For sometime they have been feeding on sweet milk, but to grown they need to move to solid food. He removes Himself in what can be a bewildering experience. The feeling of God’s closeness and the excitement that existed before is gone. God is trying to move the the young Christian to something better and more solid. He wants to see if they will continue to seek after Him now that their motivation of passion is gone.

The temptation is huge here for Christians to try to re-ignite the feelings that they had before. Something feels to be obviously wrong, so they try to find that spiritual high which they felt before. They can spend so much time trying to get that high back that they miss the opportunity God has given them to grow, to pursue him when the passion is gone because passion never lasts forever. Who would stay married if they were only married as long as the passion which they experience on their honeymoon was still their. Sadly a many couples divorce because of this and Christians don’t grow.

Passion is a wonderful thing, a gift from God. However, it is just that, a gift. God never wants us to love the gifts he gives more than Himself and He will take them away in need be. For someone who is more often duty driven than emotion driven it must not be forgotten that in the end He will give us unlimited joy, but it will be because we have come to love Him most of all.

Actually for Christian mystics the dreadful experience of feeling that God is distant and lacking passion (The Dark Night of the Soul or Senses) which comes from being a Christian was valued. Is was a sign that God was at work. They recognized that it potentially could last for years and occur multiple times in someone’s life as God was progressively purifying them of all loves, but Him. The Christian walk is more often one of the valleys and plains, than the mountain top experiences. The disciples must have been a little confused when Jesus left them. It was only by his leaving that something better could come.
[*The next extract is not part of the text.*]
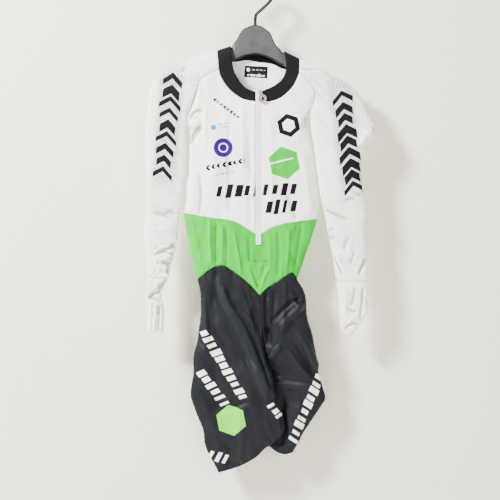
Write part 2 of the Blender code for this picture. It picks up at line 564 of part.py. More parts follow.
# Where a seam runs into a fork, the two panels on its edge end side by side
def close_fork(first, second, rows, opening):
    """Turn the normals of two facing borders to their mean as the space between them closes.

    Each border is a (piece, edge) pair. Both also draw in a little there, away from the fork's
    other branch.
    """
    lines = [line_of(normals[piece], edge, rows) for piece, edge in (first, second)]
    mean = lines[0] + lines[1]
    mean /= np.maximum(np.linalg.norm(mean, axis=-1, keepdims=True), 1e-9)
    keep = smooth(np.asarray(opening) / FORK_OPENING)[:, None]
    for (piece, edge), line in zip((first, second), lines):
        line[:] = line * keep + mean * (1 - keep)
        line /= np.linalg.norm(line, axis=-1, keepdims=True)
        line_of(grids[piece], edge, rows)[:] -= line * (1 - keep) * SEAM_GAP * 0.6


# Panels that meet share their normals at the seam
raglan = slice(0, CAP_ROWS + 1)
below = slice(CAP_ROWS, None)
crotch_rows = slice(0, CROTCH_ROWS + 1)
leg_rows = slice(CROTCH_ROWS, None)
crotch_opening = curve(CROTCH_FRONT, np.linspace(0, 1, CROTCH_ROWS + 1))[:, 2]
for side, back_edge, table in (("right", "start", SLEEVE_RIGHT), ("left", "end", SLEEVE_LEFT)):
    n = normals
    cap_opening = curve(table, cap, by_row=True)[:, SLEEVE_COLUMNS.index("open")]
    close_fork(("front_" + side, "start"), ("back", back_edge), raglan, cap_opening)
    close_fork(("sleeve_" + side, "start"), ("sleeve_" + side, "end"), raglan, cap_opening)
    close_fork(("shorts_front_" + side, "end"), ("shorts_back_" + side, "end"), crotch_rows, crotch_opening)
    share_normals(line_of(n["front_" + side], "start", raglan), line_of(n["sleeve_" + side], "start", raglan), 0.5)
    share_normals(line_of(n["back"], back_edge, raglan), line_of(n["sleeve_" + side], "end", raglan), 0.5)
    share_normals(line_of(n["front_" + side], "start", below), line_of(n["back"], back_edge, below))
    share_normals(line_of(n["sleeve_" + side], "start", below), line_of(n["sleeve_" + side], "end", below))
    share_normals(line_of(n["cuff_" + side], "start"), line_of(n["cuff_" + side], "end"))
    share_normals(line_of(n["cuff_" + side], "top"), line_of(n["sleeve_" + side], "bottom"))
    share_normals(line_of(n["waist_front"], back_edge), line_of(n["waist_back"], back_edge))
    share_normals(line_of(n["shorts_front_" + side], "start"), line_of(n["shorts_back_" + side], "start"))
    share_normals(line_of(n["shorts_front_" + side], "end", leg_rows),
                  line_of(n["shorts_back_" + side], "end", leg_rows))
    front_cols = slice(0, FRONT_COLS) if side == "right" else slice(None, FRONT_COLS - 2, -1)
    back_cols = slice(0, BACK_COLS) if side == "right" else slice(None, BACK_COLS - 2, -1)
    share_normals(n["waist_front"][0, front_cols], n["front_" + side][-1])
    share_normals(n["waist_front"][-1, front_cols], n["shorts_front_" + side][0])
    share_normals(n["waist_back"][-1, back_cols], n["shorts_back_" + side][0])
for half in ("front", "back"):
    share_normals(line_of(normals["shorts_" + half + "_right"], "end", crotch_rows),
                  line_of(normals["shorts_" + half + "_left"], "end", crotch_rows), 0.5)
share_normals(line_of(normals["back"], "bottom"), line_of(normals["waist_back"], "top"))

for name, grid in grids.items():
    for edge in ("top", "bottom", "start", "end"):
        draw_in(grid, normals[name], edge, SEAM_GAP / 2)
    add_wall(name, grid, normals[name], COLLAR_WALL if name == "collar" else WALL)

# Zip tape, from the collar's top edge to the tab in front of the waist panel
centre_rows = grids["front_right"][:, -1]
zip_z = np.r_[ZIP_TOP_Z, ZIP_TOP_Z - 11, centre_rows[:-1, 2], -566.0, -573.0, -579.0, -589.0, ZIP_TAB_Z]
zip_z = np.sort(np.unique(np.round(zip_z[(zip_z > -565) | (zip_z <= -566)], 3)))[::-1]
zip_y = np.where(zip_z > -272, -17.0 - (ZIP_TOP_Z - zip_z) / 22, -depth(zip_z, "front"))
zip_y = zip_y - TAB_RISE * smooth((-567 - zip_z) / 6)
zip_x = np.linspace(ZIP_RIGHT_X + SEAM_GAP / 2, ZIP_LEFT_X - SEAM_GAP / 2, 3)
zip_grid = np.stack([np.stack((zip_x, np.full(3, y), np.full(3, z)), axis=-1)
                     for y, z in zip(zip_y, zip_z)])
add_wall("zip", zip_grid, np.broadcast_to(np.array((0.0, -1.0, 0.0)), zip_grid.shape), ZIP_WALL)

# Neck label, laid on the inside of the back
back_mesh = bpy.data.objects["back"].data
back_tree = BVHTree.FromPolygons([v.co.copy() for v in back_mesh.vertices],
                                 [tuple(p.vertices) for p in back_mesh.polygons])
turn = np.array(((np.cos(LABEL_TURN), -np.sin(LABEL_TURN)), (np.sin(LABEL_TURN), np.cos(LABEL_TURN))))
label_grid = np.zeros((4, 6, 3))
for j, b in enumerate(np.linspace(0.5, -0.5, 4)):
    for i, a in enumerate(np.linspace(-0.5, 0.5, 6)):
        x, z = np.array(LABEL_CENTRE) + turn @ (np.array((a, b)) * LABEL_SIZE)
        hit = back_tree.ray_cast(Vector((x * MM, -0.2, z * MM)), Vector((0, 1, 0)))[0]
        label_grid[j, i] = (x, hit.y / MM - SEAM_GAP - LABEL_WALL, z)
label_grid[..., 1] = label_grid[..., 1].mean(axis=0) - np.ptp(label_grid[..., 1], axis=0)
add_wall("neck_label", label_grid, np.broadcast_to(np.array((0.0, -1.0, 0.0)), label_grid.shape), LABEL_WALL)


# Hanger: sections from the right tip to the left tip
def arm_stations(side, sign):
    """Top, bottom and half thickness of an arm, just under the ridge of its sleeve."""
    ridge = grids["sleeve_" + side][:CAP_ROWS + 1, HALF_RING - 1]
    tip = np.array([sign * ARM_TIP_X, 0, np.interp(ARM_TIP_X, np.abs(ridge[:, 0]), ridge[:, 2])])
    inside = ridge[np.abs(ridge[:, 0]) < ARM_TIP_X - 6]
    line = np.vstack((inside, tip))
    slope = np.abs(np.diff(line[:, 2]) / np.diff(line[:, 0]))
    steep = np.maximum(np.r_[slope, slope[-1]], np.r_[slope[0], slope])
    rows = []
    root = abs(inside[0, 0])
    for (x, _, z), pitch in zip(line, steep):
        share = (abs(x) - root) / (ARM_TIP_X - root)
        height = ARM_HEIGHT_ROOT + (ARM_HEIGHT_TIP - ARM_HEIGHT_ROOT) * share
        upper = z - ARM_DROP * np.hypot(1, pitch)
        rows.append((x, upper, upper - height, ARM_HALF + (ARM_HALF_TIP - ARM_HALF) * share))
    x, top_z, low_z, half = rows[-1]
    rows.append((x + sign * 3.0, top_z - 4.5, low_z + 1.5, half * 0.6))
    return rows


stations = arm_stations("right", -1)[::-1] + list(HUB) + arm_stations("left", 1)
angle = np.linspace(0, 2 * np.pi, HANGER_SIDES, endpoint=False)
rings = []
for x, top_z, low_z, half in stations:
    middle, tall = (top_z + low_z) / 2, (top_z - low_z) / 2
    round_ends = tall - half + half * np.abs(np.sin(angle)) if tall > half else tall * np.abs(np.sin(angle))
    rings.append(np.column_stack((np.full(HANGER_SIDES, x), half * np.cos(angle),
                                  middle + np.sign(np.round(np.sin(angle), 9)) * round_ends)))
count = len(rings)
faces = [tuple(range(HANGER_SIDES))[::-1], tuple(range((count - 1) * HANGER_SIDES, count * HANGER_SIDES))]
for j in range(count - 1):
    for i in range(HANGER_SIDES):
        k = (i + 1) % HANGER_SIDES
        faces.append((j * HANGER_SIDES + i, j * HANGER_SIDES + k, (j + 1) * HANGER_SIDES + k,
                      (j + 1) * HANGER_SIDES + i))
add_mesh("hanger_body", np.vstack(rings), faces)

# Hook: stem, slanted neck and a round crook whose inside touches the origin
bend = HOOK_INNER_RADIUS + WIRE_RADIUS
crook = np.radians(np.arange(-14, 182, 15))
neck_foot, neck_head = np.array((STEM_X, STEM_TOP_Z)), bend * np.array((np.cos(crook[0]), np.sin(crook[0])))
neck_head = neck_head + np.array((0.0, -HOOK_INNER_RADIUS))
path = [(STEM_X, STEM_FOOT_Z), (STEM_X, -82.0), (STEM_X, STEM_TOP_Z - 4)]
for t in np.linspace(0.12, 0.88, 5):
    path.append(tuple(neck_foot + (neck_head - neck_foot) * t + np.array((0.6, -0.6)) * np.sin(np.pi * t)))
path += [(bend * np.cos(a), bend * np.sin(a) - HOOK_INNER_RADIUS) for a in crook]
wire = bpy.data.curves.new("hanger_hook", "CURVE")
wire.dimensions = "3D"
wire.bevel_depth = WIRE_RADIUS * MM
wire.bevel_resolution = 2
wire.use_fill_caps = True
wire.resolution_u = 1
wire.render_resolution_u = 0
spline = wire.splines.new("POLY")
spline.points.add(len(path) - 1)
for point, (x, z) in zip(spline.points, path):
    point.co = (x * MM, 0.0, z * MM, 1.0)
hook = bpy.data.objects.new("hanger_hook", wire)
suit.objects.link(hook)
finish_object("hanger_hook", hook)

# Slider and pull
pin_frame = Matrix.Translation(Vector(PIN) * MM) @ Matrix.Rotation(PIN_TILT, 4, "Y")


def add_block(name, size, centre, bevel=0.0, collection=suit):
    """Box of the given size, its corners rounded, in the slider's frame."""
    work = bmesh.new()
    bmesh.ops.create_cube(work, size=1.0)
    bmesh.ops.scale(work, vec=Vector(size) * MM, verts=work.verts)
    if bevel:
        bmesh.ops.bevel(work, geom=work.edges[:], offset=bevel * MM, segments=2, affect="EDGES")
    bmesh.ops.translate(work, vec=Vector(centre) * MM, verts=work.verts)
    return add_tool(name, work, collection)


def add_drum(name, radius, length, centre, axis, sides, collection=suit):
    """Cylinder along X or Y in the slider's frame."""
    work = bmesh.new()
    bmesh.ops.create_cone(work, cap_ends=True, segments=sides, radius1=radius * MM, radius2=radius * MM,
                          depth=length * MM)
    spin = Matrix.Rotation(np.pi / 2, 4, "Y" if axis == "X" else "X")
    bmesh.ops.transform(work, matrix=Matrix.Translation(Vector(centre) * MM) @ spin, verts=work.verts)
    return add_tool(name, work, collection)


def add_tool(name, work, collection):
    mesh = bpy.data.meshes.new(name)
    work.to_mesh(mesh)
    work.free()
    obj = bpy.data.objects.new(name, mesh)
    obj.matrix_world = pin_frame
    collection.objects.link(obj)
    if collection is cutters:
        obj.hide_render = True
        obj.display_type = "WIRE"
    return obj


def combine(obj, tool, operation):
    step = obj.modifiers.new(tool.name, "BOOLEAN")
    step.operation = operation
    step.object = tool


slider_y = SLIDER_FACE + SLIDER_SIZE[1] / 2
slider = add_block("zip_slider", SLIDER_SIZE, (0, slider_y, 1.0), bevel=0.7)
for sign in (-1, 1):
    lug = add_block("lug_" + ("right" if sign < 0 else "left"), LUG_SIZE, (sign * LUG_X, 0.8, 0),
                    collection=cutters)
    combine(slider, lug, "UNION")
pin = add_drum("pin", PIN_RADIUS, 2 * LUG_X, (0, 0, 0), "X", 12, collection=cutters)
combine(slider, pin, "UNION")
finish_object("zip_slider", slider)

pull = add_drum("zip_pull", PULL_RADIUS, PULL_THICK, (0, 0, -PULL_DROP), "Y", 28)
stalk = add_block("stalk", (STALK_WIDTH, PULL_THICK, 6.0), (0, 0, -3.2), collection=cutters)
combine(pull, stalk, "UNION")
barrel = add_drum("barrel", BARREL_RADIUS, BARREL_LENGTH, (0, 0, 0), "X", 16, collection=cutters)
combine(pull, barrel, "UNION")
ring_hole = add_drum("ring_hole", PULL_HOLE, 6.0, (0, 0, -PULL_DROP), "Y", 20, collection=cutters)
combine(pull, ring_hole, "DIFFERENCE")
eye = add_drum("eye", PIN_RADIUS + PIN_CLEARANCE, 9.0, (0, 0, 0), "X", 12, collection=cutters)
combine(pull, eye, "DIFFERENCE")
finish_object("zip_pull", pull)
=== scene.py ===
# %% [markdown]
# # A cycling skinsuit on a hanger
#
# A skinsuit is one stretch garment from collar to mid thigh. On a hanger it loses the body that
# fills it: the sleeves fall flat, the sides cave in and the legs swing over each other. The packed
# model already holds that drape as closed cloth walls. Here each panel is worked out again on a
# much finer grid from the same sizes, then creased, sewn and coloured.

import bmesh
import bpy
import numpy as np
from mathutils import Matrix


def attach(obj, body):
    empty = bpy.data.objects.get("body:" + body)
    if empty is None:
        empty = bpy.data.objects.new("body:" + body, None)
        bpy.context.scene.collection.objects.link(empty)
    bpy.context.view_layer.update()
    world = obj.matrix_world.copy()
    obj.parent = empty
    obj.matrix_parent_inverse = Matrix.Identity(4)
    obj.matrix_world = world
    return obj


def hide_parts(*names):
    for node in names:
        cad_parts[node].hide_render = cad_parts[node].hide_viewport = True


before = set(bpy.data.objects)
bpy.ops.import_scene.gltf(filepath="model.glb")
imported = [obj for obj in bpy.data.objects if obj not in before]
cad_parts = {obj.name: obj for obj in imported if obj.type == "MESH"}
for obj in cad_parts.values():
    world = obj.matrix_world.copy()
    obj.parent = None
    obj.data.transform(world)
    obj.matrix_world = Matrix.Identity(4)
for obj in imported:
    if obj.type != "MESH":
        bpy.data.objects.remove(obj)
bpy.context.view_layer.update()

MM = 0.001

# %% [markdown]
# ## Camera, backdrop and light
#
# The suit was photographed straight on, with the middle of the picture at the height of its waist.
# The lens follows from the width that the picture covers at the suit. A pale wall stands just
# behind the suit and takes its soft shadow. The wall is one-sided: it can't be seen from behind
# and it blocks no light, so the back of the suit can be looked at too.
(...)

If I have errored in this post it is towards the side of making Christianity appear to be too much of a dry duty. I must also confess that when the Dark Night of the Soul ends and depression begins is unclear to me. Unfortunately, the science at that time did no have the understanding of the cause of depression that we have now. I’ve yet to know of a book which deals with this well. If I could synthesize what I am trying to say it is to prize the passion and excitement which comes from being a Christian, but don’t be dismayed if it disappears. God may be offering you a chance to experience something even better. Do not tried to hide your emotions from God or fake a smile before Him. He sees right through it. Furthermore, He has created people with a variety of personalities and knows those who He has made more bubbly and those who He has created more solemn. We approach Him and He approaches us where we are at, not where someone else is at.